Ancient Pellana
Pellana is a village at the foothills of Taygetos that is located 24 km from Sparta. Very close to the village, to the northeast, lies the archaeological site of ancient Pellana with relics of the Early Hellenistic, Mycenaean and Hellenistic times.
From ancient Pellana, in 1932, the village took its contemporary name. It used to be called Kalyvia. Specifically, there are two versions for the name of the village. In the first version, the name Pellana or Pellani comes from the word "pella", which means "stone" or "stony hill". According to the second version, Pellana was named after a girl from Pellania. According to tradition, the girl went to get water and slipped and fell in the spring – a small river. The veil she was wearing reached Laggia spring (today's Zoros). Thus, the village was named Pellana and the spring, Pellania spring. According to mythology, Tyndareus fled to Pellana because his brother Hippokoontas stole the throne of Sparta. Tyndareus was born in Pellana, along with the beautiful Leda, the twin brothers Kastoras and Polydefkis (the well-known Dioscuri), as well as Helen and Klytemnestra.
During the Mycenaean period, large vaulted tombs were built, and in the 4th or 3rd century BC, when Sparta was in great danger, it walled the Acropolis of Pellana. In his Laconica scripts, Pausanias mentions the wall and the sanctuary of Asclepius, south of the Pellanida spring. Today, vertebrae of striped columns are preserved, while vases, idols and tributes to Asclepius or a Nymph were found near the spring. In other words, in ancient times, ancient Pellana was an advanced outpost of Sparta since it was in a unique, even, smooth location towards Arcadia. Its development was conformed to the development of Sparta, and when it declined, so did Pellana.
Xenophon calls it Pellini (Ell. 7,5,9), while Strabon refers to it as Pellana (VIII, 5). Plutarch also named the city Pellini (Agis, 8). The first to be mentioned in Pellana in modern times is archaeologist Leake, who, in 1808, discovered the ruins of a Greek city wall on the rocky hill. He writes characteristically: "Here are the ruins of a wall of a Greek city that at its peak had 5,000 inhabitants and dominated the entire beautiful and lush plain between Taygetos and Parnon, about 100,000 acres."
At Pellana, Romaios (Curator of Antiquities) was the one who excavated for the first time and then in 1926, Th. Karachalios. During the excavations, a Mycenaean cemetery was found at Spilies (750 metres from the centre of the village). The vases found are kept in the Sparta Archaeological Museum. On the chamber floor, four carved graves were found with bones in disorder. This element confirms that the graves held many dead people and the fact that they had been looted in earlier times. The largest of them is a royal one of the Early Mycenaean period, dating back to around 1500 BC. Its dome is over 10 metres in diameter, and its roof has collapsed and is protected by a metal one today. It probably belongs to Tyndaros or Menelaos. In the 1950s, at the Bezestenia area, a Byzantine-era stone pavement and ancient tombs were found. Later, the archaeological excavation brought to light coins, vases, and two statues at the same site. Unfortunately, the statues do not exist today.

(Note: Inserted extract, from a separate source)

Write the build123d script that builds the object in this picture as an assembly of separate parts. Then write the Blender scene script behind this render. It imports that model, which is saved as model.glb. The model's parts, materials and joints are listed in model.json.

On the south slope of Paleokastro hill, relics of an Early Hellenistic settlement that dates back to 2500 BC were discovered. It is thought to be the Palace of Menelaus and Beautiful Helen, described in detail by Homer in Odyssey, on the occasion of the visit of Telemachus and Peisistratos to Lakedaimona shortly before the end of the Mycenaean state. The Palace consists of the Grand Palace and a complex of sanctuaries, warehouses, workshops and other functional areas. Finally, in the Acropolis of Pellana, there are sections of walls of the Hellenistic period and remnants of the Frankish years.